Once you have loaded the database into your program, you will compute a score for each student that reflects the quality of his/her academic record. To compute the score, begin by averaging each student's normalized GPA and GRE scores. This is known as the "baseline score," and is computed using the following formula:
baselinescore = (((GPA / 4.0) + (GREVerbal / 800.0) + (GREQuantitative / 800.0)) / 3.0) * 100.0
In addition to this baseline score, add 5 points if the student graduated from a school ranked between 11th and 20th, and add 10 points if the student graduated from a school in the top 10. Finally, if the student has publications, find the corresponding impact factor for each published paper, multiply the impact factor by 10.0, and add the result to the student's baseline score. The baseline score, with the school ranking and impact factor adjustments, represents the student's final applicant score.
3 Output
Your program should create an output file, called scores.txt. This file should contain 1 line for each of the applicants in the applicants.txt file. For each applicant, you should print the last and first name of the applicant, the applicant's computed score from Section 2, and the ranking of the undergraduate institution that the applicant attended.

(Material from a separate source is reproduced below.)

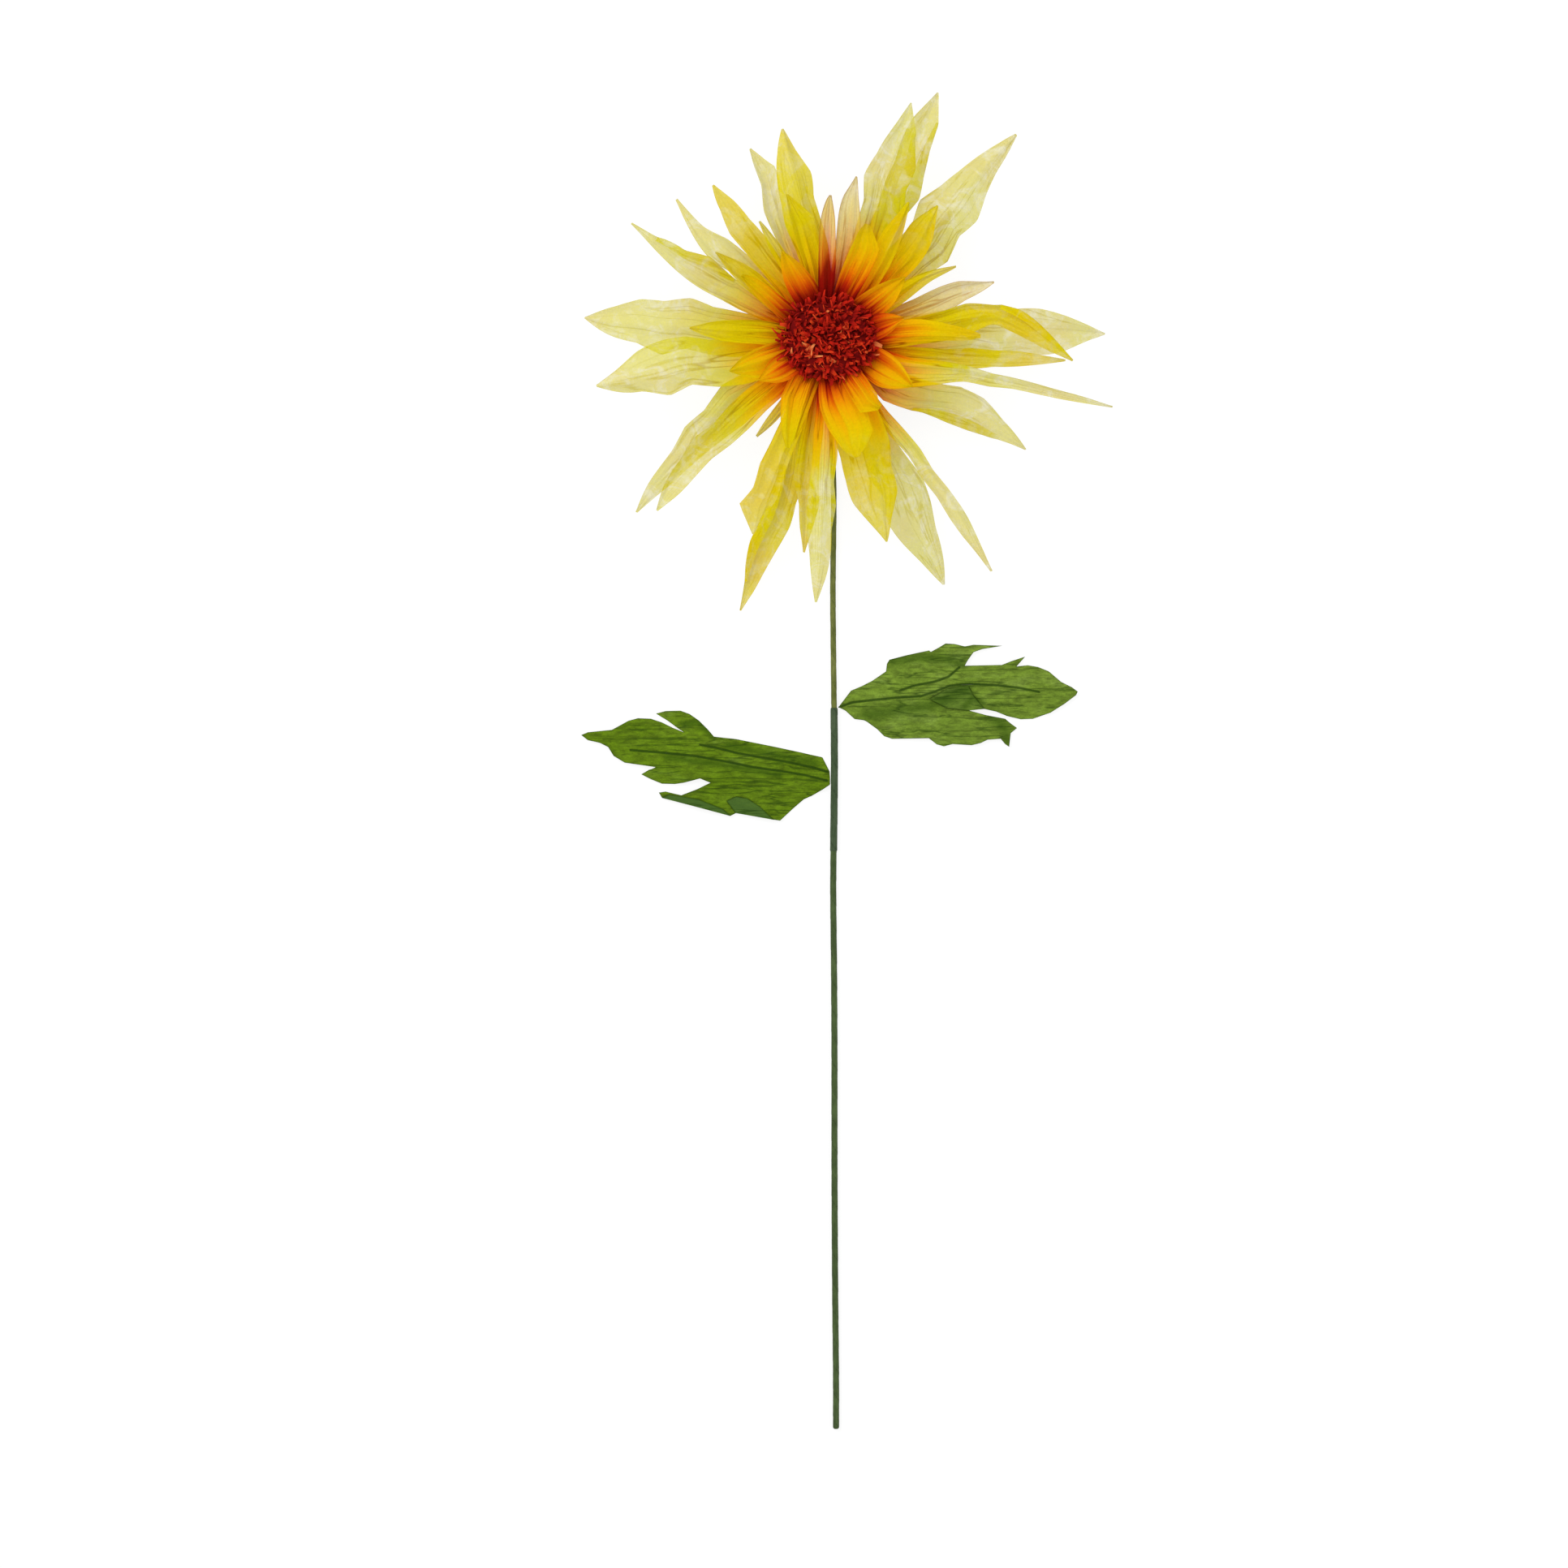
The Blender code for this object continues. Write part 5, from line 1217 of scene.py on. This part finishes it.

For the last name and first name fields, you should pad the field with blank space characters so that the entire field is exactly 15 characters wide. (You can assume that all first and last names are less than 15 characters wide). Between the applicant's score and the undergraduate institution ranking, you should print a single tab character, 't'. Finally, the order of the applicants in the scores.txt should be identical to the corresponding order from the applicants.txt file.